Kur’ân-ı Kerîm’in mahşer tasvirlerinden biri “Vahşi hayvanlar diriltilip toplandığı zaman…” (Tekvîr, 81/5) şeklindedir. Zalimlerin insan olarak işledikleri cürümlerin hesabını vermek gibi bir sorumlulukları olmasaydı bu âyetten hareketle işârî bir yorumla zalimlerin hayvanlarla bir arada haşr olabilecekleri bile söylenebilirdi. Bu ayetten şu şekilde başka bir işârî mânâ da çıkarılabilir: Vahşi hayvanlar gibi canavarlaşan zalim müstebitler bir araya gelip güç teşkil ettiklerinde, adaletin kıyameti kopar; baskı ve zulüm ile insanların özgürlüklerini ellerinden alırlar. Masum ve mazlum insanlar Mekke’den Medine’ye koşan nurlu kafile gibi başka topraklara göç etmekle baskı ve zulüm altında ölmek arasında bir seçim yapmak zorunda kalırlar.

İnsanlık haysiyetini yaralayan bu zulümlerin halka yansıyan tarafını da unutmamak gerekir. Farabi, el-Medînetü’l-Fâdıla adlı ünlü eserinde toplumları faziletli ve faziletsiz olmak üzere ikiye ayırır; erdemsiz toplumlarda yaşayan insanları “nevâbit” olarak adlandırır. Nevâbit, hiçbir değer tanımayan, kendi çıkarları için her tarafa eğilip bükülen, gerekirse kardeşinin etini dişleyen, hakikati ters yüz eden ahlâksız insanlar topluluğudur. Fârâbî faziletsiz toplumlarda erdemi, adaleti ve hoşgörüyü temel alarak yaşayan faziletli insanlara da “garipler” adını verir. Bu şekli ile Hz. Peygamber’den (sallallâhu aleyhi ve sellem) sadır olan mübarek bir hadis-i şerife de farklı bir yorum kazandırmış olur.

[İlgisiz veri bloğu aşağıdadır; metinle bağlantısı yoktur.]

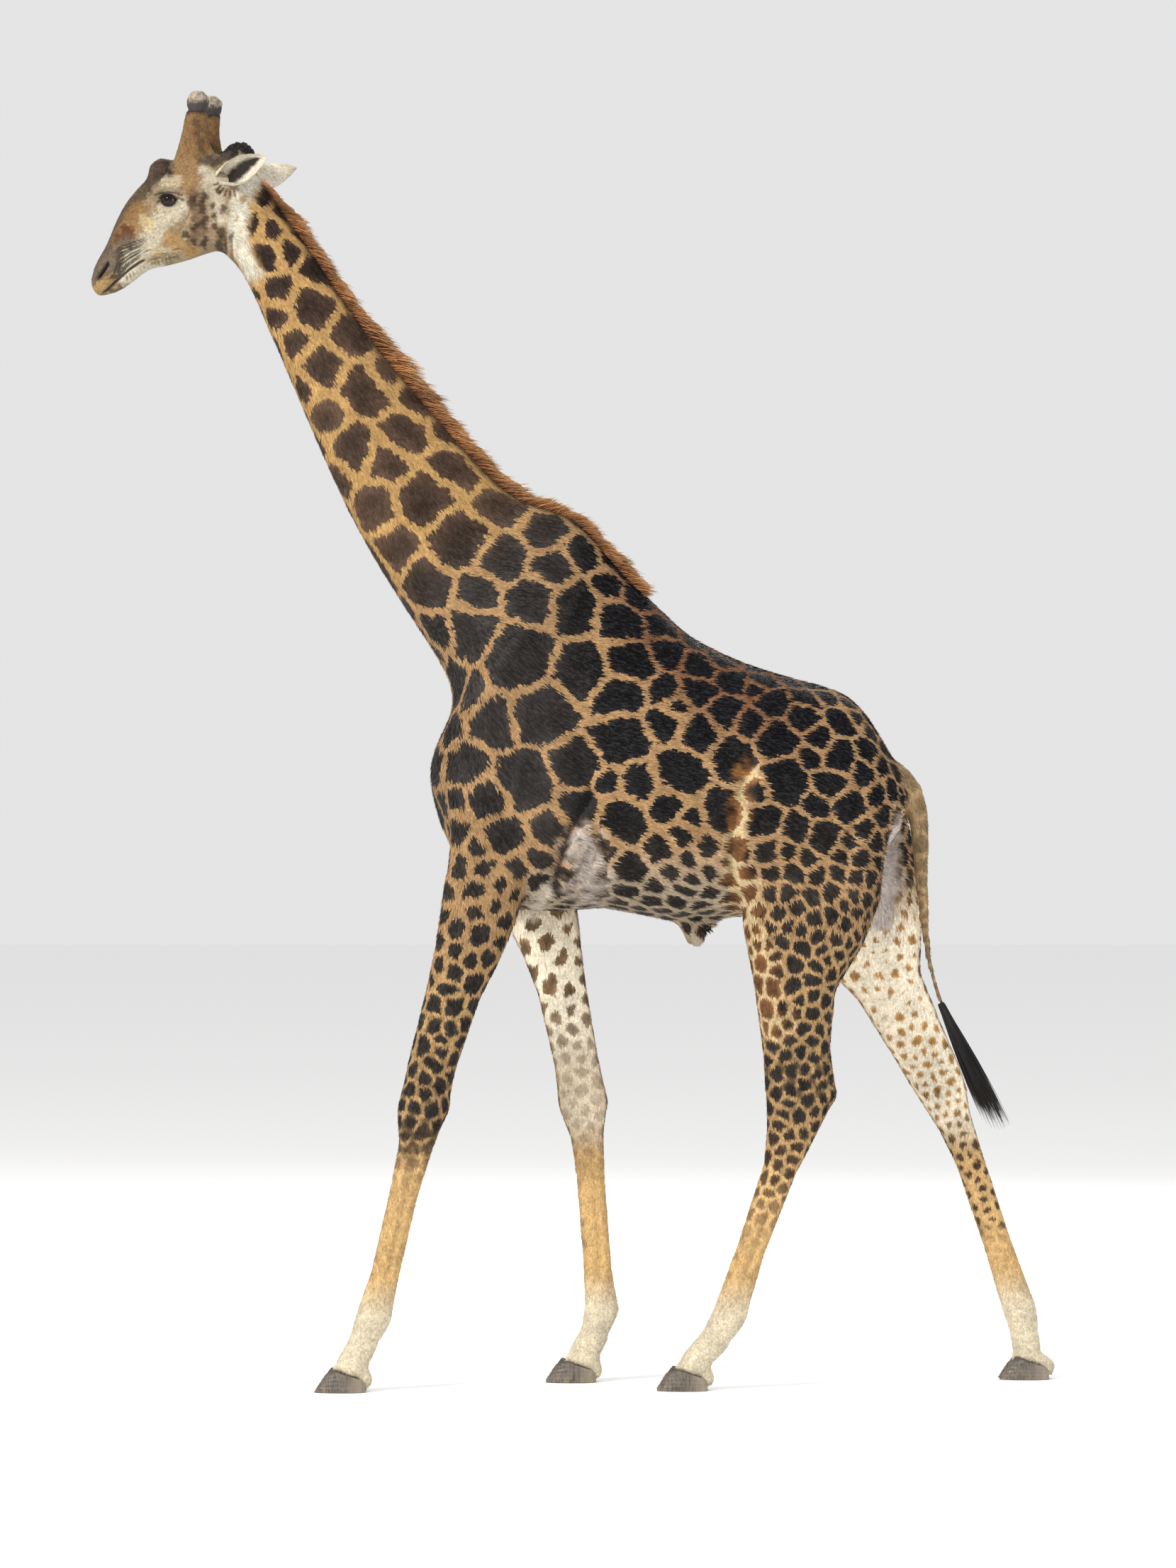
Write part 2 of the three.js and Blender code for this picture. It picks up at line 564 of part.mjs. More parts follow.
[flesh, piece] = part(flesh, NECK_CUT.at, NECK_CUT.toward, WHOLE, [WHOLE, WHOLE]);
keep('trunk', flesh, FINISHES.patched);
const [neck, head] = part(piece, HEAD_CUT.at, HEAD_CUT.toward, WHOLE, [WHOLE, WHOLE]);
keep('neck', neck, FINISHES.patched);
keep('head', head, FINISHES.tan);

// Ears, mane and tail lie on the hide, so they are cut back from a grown copy of it.
const grown = union([fleshOf(CUT), ...LEGS.map((leg) => solid(legLoft(leg, CUT)))]);
const wholeTail = solid(tailLoft()).subtract(grown);
const [dock, tuft] = part(wholeTail, TUFT_CUT.at, TUFT_CUT.toward, WHOLE, [WHOLE, WHOLE]);
keep('tail', dock, FINISHES.tan);
keep('tail_tuft', tuft, FINISHES.black);
for (const side of [LEFT, RIGHT]) {
  keep(`${WORD[side]}_ear`, solid(turnHead(earLoft(side))).subtract(grown), FINISHES.tan);
}
keep('mane', solid(maneLoft()).subtract(grown), FINISHES.rust);

// ---- the scene graph ----
function meshOf({ name, shape, finish }) {
  const made = shape.getMesh();
  const geometry = new THREE.BufferGeometry();
  geometry.setAttribute('position', new THREE.BufferAttribute(made.vertProperties, 3));
  geometry.setIndex(new THREE.BufferAttribute(made.triVerts, 1));
  geometry.computeVertexNormals();
  const material = new THREE.MeshStandardMaterial({ color: finish.colour, roughness: finish.rough });
  const mesh = new THREE.Mesh(geometry, material);
  mesh.name = name;
  return mesh;
}

const giraffe = new THREE.Group();
pieces.forEach((p) => giraffe.add(meshOf(p)));

// The part's origin is on the floor under the middle of its box.
const box = new THREE.Box3().setFromObject(giraffe);
const middle = box.getCenter(new THREE.Vector3());
giraffe.children.forEach((mesh) => mesh.position.set(-middle.x, -middle.y, -box.min.z));

export default giraffe;
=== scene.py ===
import math

import bmesh
import bpy
import numpy as np
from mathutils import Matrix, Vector
from mathutils.bvhtree import BVHTree
from mathutils.kdtree import KDTree


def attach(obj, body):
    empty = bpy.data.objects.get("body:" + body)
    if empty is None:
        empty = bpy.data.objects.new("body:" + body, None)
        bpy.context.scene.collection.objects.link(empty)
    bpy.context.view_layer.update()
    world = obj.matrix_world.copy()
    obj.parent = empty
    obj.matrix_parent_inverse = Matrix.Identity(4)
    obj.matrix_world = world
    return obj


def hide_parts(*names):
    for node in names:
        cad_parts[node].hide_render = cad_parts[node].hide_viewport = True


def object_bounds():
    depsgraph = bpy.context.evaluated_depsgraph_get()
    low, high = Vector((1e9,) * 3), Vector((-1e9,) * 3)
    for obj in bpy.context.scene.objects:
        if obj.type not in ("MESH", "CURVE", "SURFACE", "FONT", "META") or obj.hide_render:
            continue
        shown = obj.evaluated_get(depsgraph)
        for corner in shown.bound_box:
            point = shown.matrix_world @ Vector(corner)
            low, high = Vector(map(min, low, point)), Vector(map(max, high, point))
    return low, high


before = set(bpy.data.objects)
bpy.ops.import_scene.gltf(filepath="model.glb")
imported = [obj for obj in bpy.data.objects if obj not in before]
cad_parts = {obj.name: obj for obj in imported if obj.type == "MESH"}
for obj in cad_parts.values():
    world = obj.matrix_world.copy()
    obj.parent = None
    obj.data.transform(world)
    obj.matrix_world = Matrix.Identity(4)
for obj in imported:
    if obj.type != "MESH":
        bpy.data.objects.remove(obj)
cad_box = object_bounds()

# ---- Studio ----
# The animal stands on a plain pale floor under soft light, seen square on from its left side
# by a long lens held level with its elbow.
CAMERA_PLACE = (0.048, -22.0, 2.146)
LENS_MM, FILM_MM = 141.5, 36
SKY_STRENGTH = 0.78
FLOOR_HALF = 60
FLOOR_WHITE, FLOOR_ROUGH = 0.95, 0.9
MIDDLE = Vector(((cad_box[0].x + cad_box[1].x) / 2, 0, cad_box[1].z / 2))


def in_scene(name, data):
    """A new object at the origin, linked into the scene."""
    made = bpy.data.objects.new(name, data)
    bpy.context.scene.collection.objects.link(made)
    return made


def soft_light(name, place, size, power, tint):
    """A square area light aimed at the middle of the animal."""
    data = bpy.data.lights.new(name, "AREA")
    data.shape = "SQUARE"
    data.size = size
    data.energy = power
    data.color = tint
    light = in_scene(name, data)
    light.location = place
    light.rotation_euler = (MIDDLE - Vector(place)).to_track_quat("-Z", "Y").to_euler()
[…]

Allah Resûlü (sallallâhu aleyhi ve sellem) buyururlar ki, “Din garip olarak başlamıştır, garip olarak son bulacaktır, gariplere müjdeler olsun.” Fârâbî’nin bu yorumuna göre erdemsiz nevâbitlerin yaşadığı toplumlarda zulme maruz kalan insanlar, o toplumun garipleridir ve “İnsanlığın İftihar Tablosu”nun nurlu müjdesine mazhardırlar. İnsanlık tarihi, bir bakıma adanmış garipler ile ahlâk yoksunu nevâbitlerin mücadele tarihidir. Garip, Doğu’da Kerbelâ’da şehit edilen Hz. Hüseyin’dir, Hallac-ı Mansur’dur, Halep zindanında aç ve susuz bırakılıp öldürülen sonra da cesedi şehrin meydanında idam sehpasından sarkıtılan Şihâbüddîn es-Sühreverdî el-Maktûl’dür; Batı’da ise Spinoza’dır, 14 yıl hapis yatırılan Roger Bacon’dır, yüzüne demir maske geçirilerek diri diri yakılan Giordano Bruno’dur, kazıklara bağlanıp nevâbitlerin gözleri önünde yine diri diri yakılan İspanyol hekim Michael Servetus’tur.

Yaşanan bu tecrübeler şunu gösteriyor ki insanlık mücadelesi, dışta farklı görünümler arz etse de arka planda garipler ile nevâbitler arasında sürüp giden bir hak ve adalet mücadelesidir. Erdemin kazanması için dünyanın her yerindeki garipler ele ele vermeli ve doğruluğun, hoşgörünün, adaletin, sevginin, iyiliğin hüküm-fermâ olduğu, kimsenin garip kalmadığı yeni bir dünya için birlikte çalışmalıdır.